Submitted to: American Society of Agronomy Meetings
Publication Type: Abstract Only
Publication Acceptance Date: 10/22/1998
Publication Date: N/A
Citation: N/A

Interpretive Summary:

Technical Abstract: A simple method has been proposed that is applicable to field soils for estimating the dimensionless MIM model parameters beta, the fraction of mobile to total water content and omega, the solute transfer rate from mobile to immobile domains. The method uses a tension infiltrometer to apply a sequence of conservative, nonreactive tracers to the soil followed by a single soil sample to determine resident concentrations. A critical assumption of the method is that the effect of hydrodynamic dispersion, D, on the resident tracer concentration is small after the solute front has moved past the depth of sampling, thus allowing for a simple log-linear solution to the MIM equations. We evaluated the impacts of this assumption and the use of the log-linear solution on parameter estimates using the complete solution to the MIM equations and synthetic data sets generated for a wide range of solute transport conditions.

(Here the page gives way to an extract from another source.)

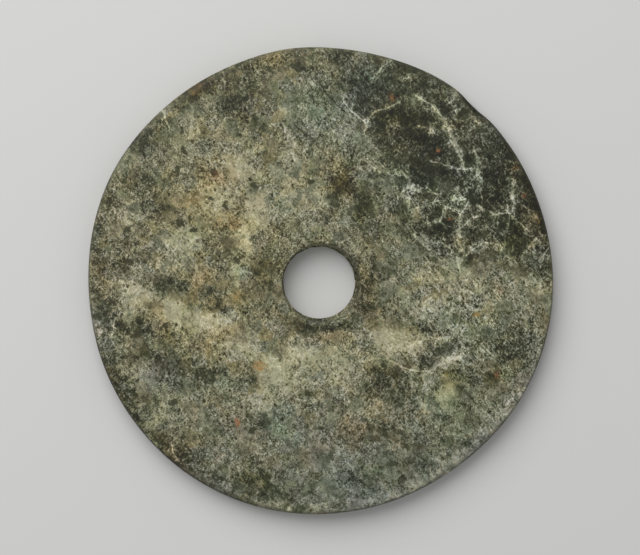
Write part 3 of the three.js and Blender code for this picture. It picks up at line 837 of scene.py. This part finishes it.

We found the assumption of negligible D to be valid for large Peclet values (P greater than 100) or small omega (less than 0.01) values. At P less than 0.3, D is too large to assume negligible for accurate parameter estimation at most omega values. At omega greater than 1, the solute transport system degenerates into a single mobile domain and the method does not work for most P values. The log-linear solution to the MIM equations, as well as a modified version that relaxes the assumption that the resident tracer concentration equal the input concentration, provided worse estimates of beta and omega than the complete solution with a small preset value of D over much of the reported range of beta and omega values. However, the three estimation methods gave similar values for beta, and omega values within a factor of 2, when used with measured tracer data.